Weiterhin kommt fast wöchentlich ein neuer Trickfilm in die Kinos. Auch auf DVD und Blu-ray wird veröffentlicht, was das Zeug hält. Fast alle Disney-Klassiker liegen mittlerweile in perfekter Bild-Qualität fürs Heimkino vor, Ausnahmen wie der hierzulande nicht gezeigte «Valiant» bestätigen die Regel. Gerade bei Disney bleibt es spannend, denn der Deal mit Marvel trägt auch Früchte im Animations-Segment.
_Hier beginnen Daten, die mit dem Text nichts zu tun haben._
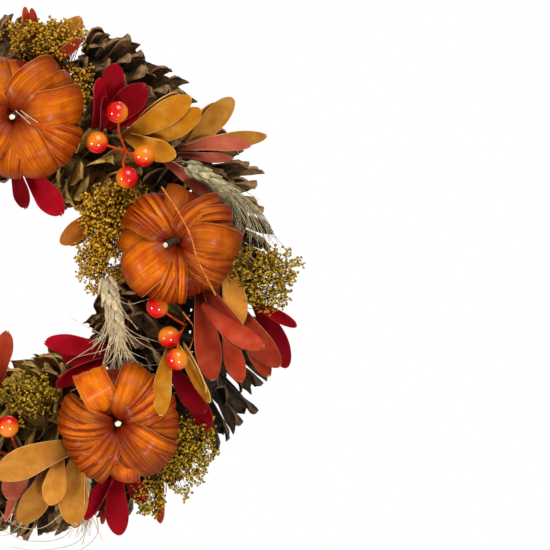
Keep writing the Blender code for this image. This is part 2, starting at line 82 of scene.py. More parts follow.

Nachdem Spider-Man & Co. bereits auf Phineas & Ferb trafen, startet mit «Big Hero 6» (unfaßbar dämlicher deutscher Titel: «Baymax – Riesiges Robowabohu») Anfang 2015 ein erster Disney-Marvel-Trickfilm.


Hier einige Anmerkungen zu ausgewählten Kino-Trickfilmen und zu DVD/Blu-ray-Premieren der letzten Monate.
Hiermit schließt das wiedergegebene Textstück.